No Comments

In urban and suburban areas trees can often be the subject of a problem between neighbours. Common reasons include:

  • Roots damaging sewer pipes
  • Parts of a tree damaging the roof or building
  • Overhanging branches
  • Trees interfering with views or sunlight
  • Leaves etc overflowing or blocking gutters
  • Damage to driveways and fences from tree roots and branches

The Trees (Disputes Between Neighbours) Act 2006 (Trees Act) provides for certain tree disputes to be adjudicated by the courts, providing clear remedies and pathways for resolution of disputes.  Prior to the enactment of the Trees Act, it would be common for neighbours to have to seek permission of the owner of the tree, and council, to prune the tree or remove the offending branch or root and/or bring an action in nuisance against the neighbour.  The process has been significantly simplified under the Trees Act.

Mediation

Mediation is a good starting point for neighbours involved in a tree dispute. Mediation can help to resolve disputes in a cheaper manner than litigation.  Further, if a dispute reaches the Land and Environment Court, the Court will not make an order unless the applicant has made a reasonable effort to reach agreement with the neighbour prior to going to court.
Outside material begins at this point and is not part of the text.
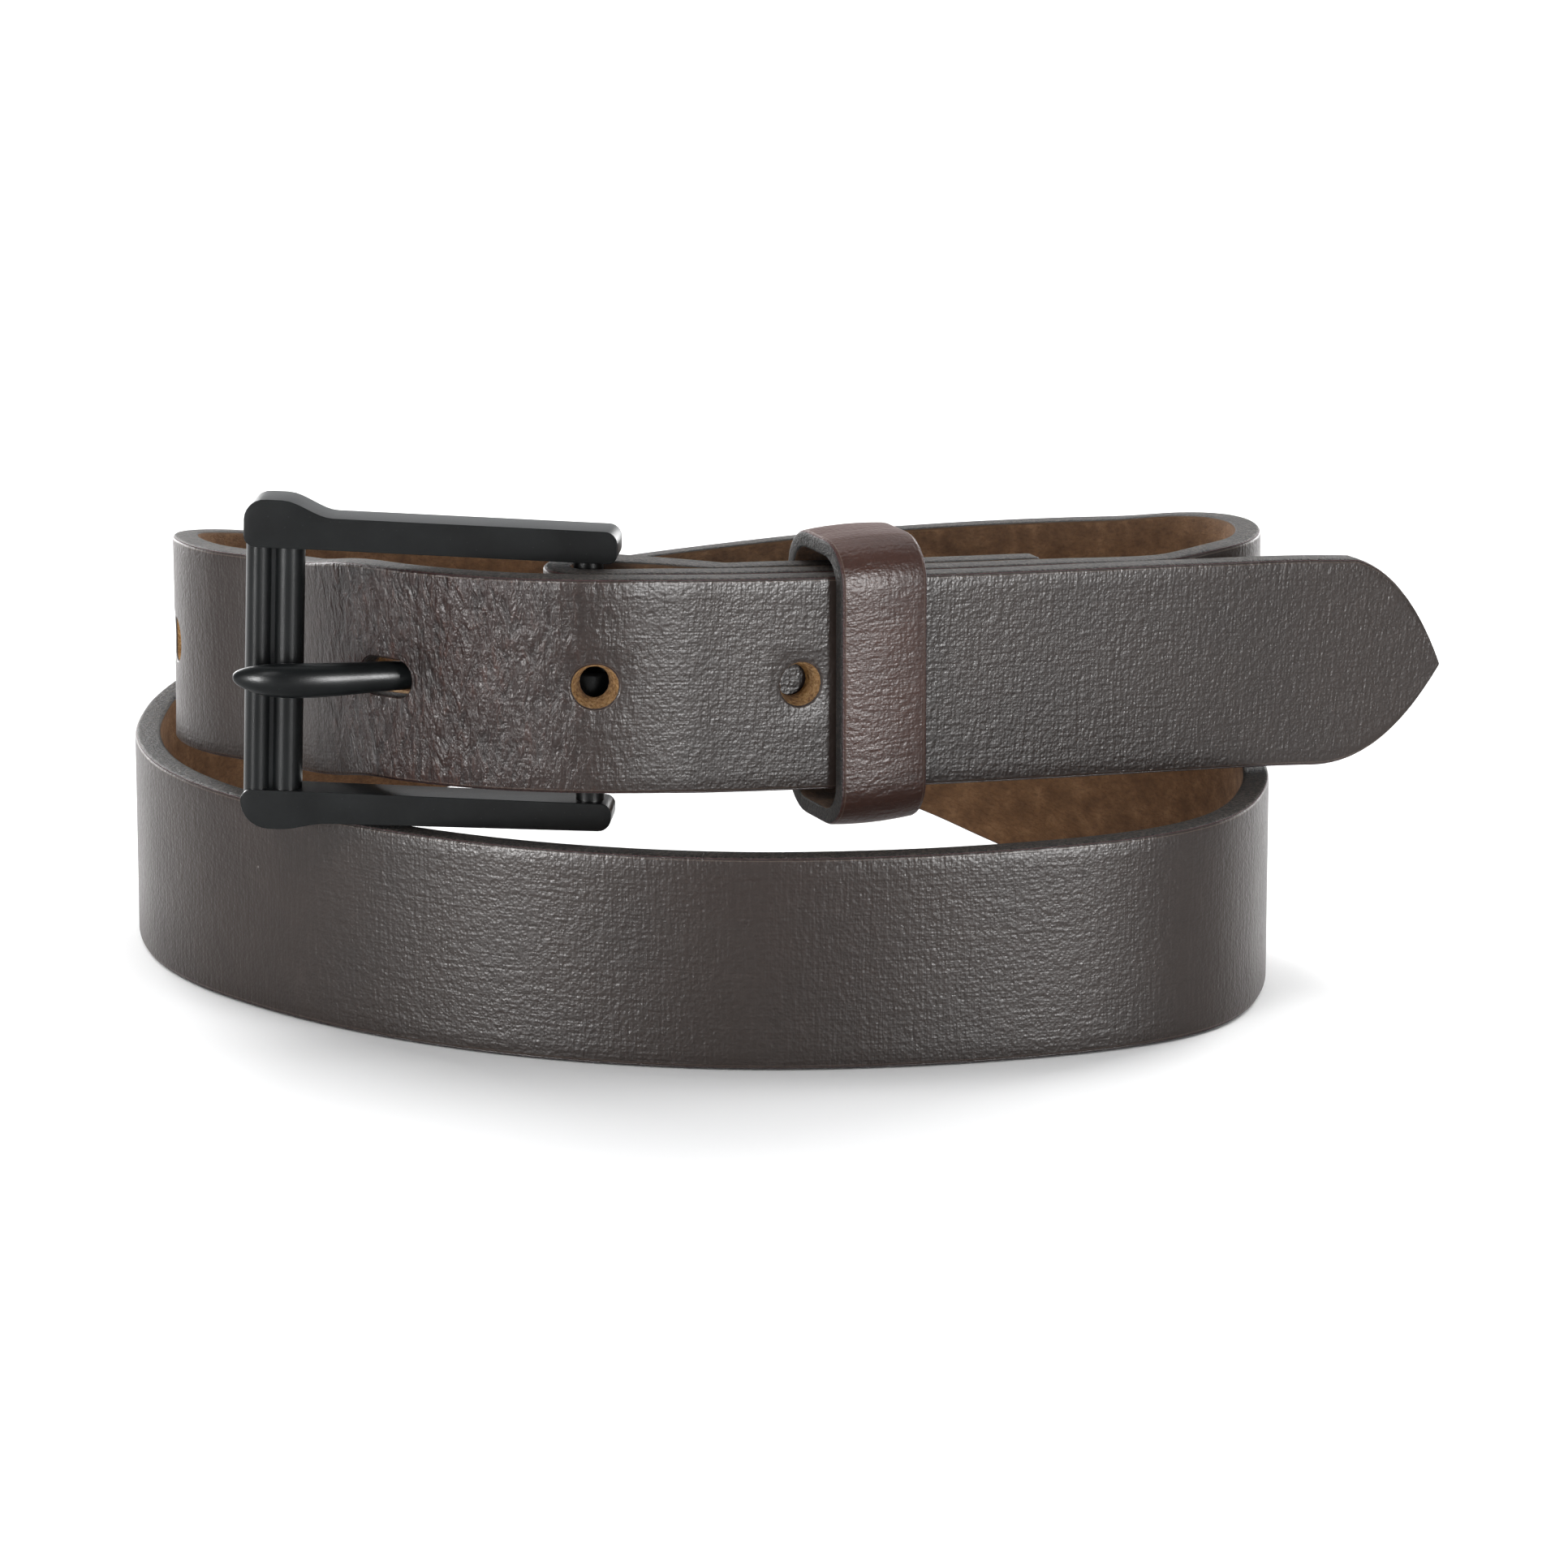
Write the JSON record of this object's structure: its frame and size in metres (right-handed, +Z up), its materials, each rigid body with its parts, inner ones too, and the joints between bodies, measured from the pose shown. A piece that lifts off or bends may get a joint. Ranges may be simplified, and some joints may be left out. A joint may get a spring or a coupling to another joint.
{
  "type": "leather belt",
  "caption": "Coiled, buckled brown leather belt with a pointed end, black square buckle with a tongue, and a sliding leather keeper.",
  "frame": {"origin": "under the middle of the object's box, on the surface that the coiled belt stands on", "axes": "+X to the right along the coil towards the free end, -Y to the front where the buckle is, +Z up the strap's width"},
  "size_m": [0.1796, 0.1114, 0.0725],
  "materials": {
    "strap_leather": "dark brown, waxed grain outside and tan flesh side inside",
    "keeper_leather": "dark red-brown, waxed grain",
    "black_metal": "satin black",
    "fastener_metal": "dark nickel"
  },
  "bodies": {
    "belt": {"strap": "strap_leather", "post_1": "fastener_metal", "post_2": "fastener_metal", "screw_1": "fastener_metal", "screw_2": "fastener_metal"},
    "buckle": {"buckle_frame": "black_metal"},
    "prong": {"tongue": "black_metal"},
    "keeper": {"keeper_loop": "keeper_leather", "staple_1": "fastener_metal", "staple_2": "fastener_metal"}
  },
  "joints": [
    {"name": "buckle_pivot", "type": "hinge", "parent": "belt", "child": "buckle", "pos_m": [-0.02513, -0.04028, 0.0492], "axis": [0, 0, 1], "range_deg": [-0.5, 1]},
    {"name": "tongue_pivot", "type": "hinge", "parent": "buckle", "child": "prong", "pos_m": [-0.02513, -0.04028, 0.0486], "axis": [0, 0, 1], "range_deg": [0, 1.5]},
    {"name": "keeper_slide", "type": "slide", "parent": "belt", "child": "keeper", "axis": [0.9122, 0.4098, 0], "range_m": [-0.005, 0.005]}
  ]
}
Community justice centres across NSW facilitate mediation, it is a free service. Mediators stay independent and help to facilitate each party to have the opportunity to be heard, keep the discussion on track and assist any attempts to make an agreement.

Trees & Hedges

The Trees Act defines a tree as any woody perennial plant, any plant resembling a tree in form and size, or as otherwise prescribed by the regulations. Two or more hedges must rise to a height of over 2.5 meters (s 14a) to form a high hedge.

In order for the Land and Environment Court to have jurisdiction to make orders the trees must be situated on land that is zoned rural-residential, residential, village, township, industrial or business under an environmental planning instrument (s 4). Orders cannot be made in relation to trees that are situated on Council land and the tree must be wholly or principally situated on the neighbour’s land.

Land and Environment Court Orders

The types of matters than can be adjudicated by the Land and Environment Court are where:

  • tree branches are overhanging ;
  • injury to a person as a result of a tree;
  • roots have grown onto a neighbour’s property; or
  • high hedges are blocking sunlight or views from a neighbour’s property.

The court has a broad power to resolve tree disputes i.e. the court can make such orders as it sees fit to remedy, restrain or prevent damage to property or prevent injury to a person (s 9). The tree must have already caused damage, be likely to cause damage or is currently causing damage to a person or property.  Examples of the orders that the court may make include:

  • prune or remove the tree;
  • maintain the tree at a specific height/width;
  • remove the tree and replace with different species;
  • payment of costs associated with the removal/pruning of the tree
  • the owner of the tree to compensate the neighbour for damages.

Where a high hedge is blocking sunlight or views the Land and Environment Court can make orders to:

  • prune or remove the hedge;
  • maintain the hedge at a specific height or width; r
  • order to remove the trees in the hedge to be removed and replaced with a different species.

Costs

Usually, parties to proceedings will pay their own costs. The court has the power to award costs if it finds that it is reasonable to do so, for example if a party has unreasonably delayed the proceedings.  Decisions of the court under the Trees Act can only be appealed on a question of law.

Enforcement

The Land and Environment Court also has the power to enforce its orders that have not been complied with through imposing pecuniary penalties (s 15).

Council Involvement

Where a court has made orders that work must be carried out, the applicant in the proceedings can later request that Council take action under section 17. This is effective when the respondent is delaying or has failed to carry out the works ordered by the court.

An appropriately authorised Council Officer can enter land to determine whether the orders of the court have been carried out, and can also carry out the required work. In order to do this the Council Officer must have provided written notice and possess a written authority from Council (s 17).

In undertaking these works at the request of the Applicant, Councils can potentially incur significant costs. Beneficially, the Act provides that the costs of carrying out such work, and the administrative costs of the work can be recovered.

Implications for Council

Orders made by the court run with the land, and as such Council will need to include such information on s 149 certificates where land is being sold but the orders have not yet been carried out. The Trees Act provides that the orders of the Court will be copied to Council under s 14H.

As mentioned previously, the Trees Act does not apply to trees situated on land vested in or managed by Council. This means that it remains possible for actions in nuisance to be brought against Councils for trees on Council land that interfere with a neighbour’s property.

Conclusion

Whilst the Trees Act has simplified the process for owners to resolve tree disputes with their neighbours, the cheapest and quickest method of resolving such disputes is still for neighbours to agree between themselves and approach Council for approval the pruning or removing of the tree.